6 Replies to “The Naked Truth: Women’s Bodies”

  1. I have to say, they contribution and exposure of women, their behaviors on all levels has been on the internet for a long time. As usual, pornography takes the technical lead providing a platform that rewards women doing things I have never imagined.
    The foremost item in that repertoire of exciting visuals that was truly a revelation for me was the use of a hairbrush other than to brush your hair. It immediately revealed the true intent behind handle design and being available to all ages seemed to be a favorite item for self stimulation of teen queens. A true insight into the behavior and evolution of women’s sexuality, at least for me.

    I will also add that the electric toothbrush was also revealed to me as widely used among the younger set not within reach of adult toys. It makes me laugh to think of a parents brushing their teeth with an item the daughter has just pleasured herself with.

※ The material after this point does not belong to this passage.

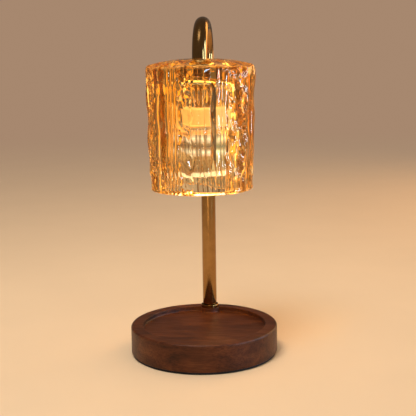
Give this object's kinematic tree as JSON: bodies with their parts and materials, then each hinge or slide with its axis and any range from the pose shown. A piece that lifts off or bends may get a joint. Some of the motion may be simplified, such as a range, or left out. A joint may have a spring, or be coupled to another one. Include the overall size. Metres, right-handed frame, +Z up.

    To expose body functions is not in the interest of any gender,….. Showing the ones might be shunned due to age or genetics, illness or accident, that has infinite value as we all find ourselves in one of those places, sooner or later.

  2. Jim, you think it’s okay to see blood from rape, murder and mayhem in the media, on your television, but not from menstruation? If no bodily functions are acceptable for public viewing, then the porn industry should not exist under that criteria, and news reportage should never include photographs of bleeding soldiers or accident victims.
    If the 6 o’clock television news of the 60s and 70s did not broadcast the bodily function of dying, dead soldiers in bodybags being flown home, the Viet Nam war might not have been has vehemently opposed bloody on the campuses around the nation or in the streets.

  3. Omg, I think you misunderstand. It is about choice for me, I don’t keep television for that reason. Talking heads yelling at me, all the murders break my heart, I can’t take it so I keep it out of my equation. I thought about it and realized a man taking a shit comes within these justifications, such things can be found if you search for them, why I would I don’t know.
    I control the equation of what influences me as much as I can. A plane crash, especially children being hurt, it is too disturbing for me.
    When I took care of my mother with cancer I got to see a lot of things I wish were never in my memory, my plate is full in that regard. I prefer to see the best parts of people, especially women. I grew up with four sisters and shared a bathroom with them all, I have had my fill of menstrual blood through first hand experience as opposed to something on the internet. I can look at my sister and think of her stinky panties or I can forget about it. I choose to forget about it.

    1. Ah, battle scars, I see, maybe some trauma. I don’t go in for blood and violence of any sort either, but I don’t think censorship for everyone to safeguard the sensibilities of the disinclined is acceptable. And yes, children are a different story, but that’s what parents are for–to protect them with education.

  4. I could say a bathroom shared by multiple young girls with a lack of housekeeping skills would be traumatic to sentient being,….. thanks for the consideration, I thought it would never end.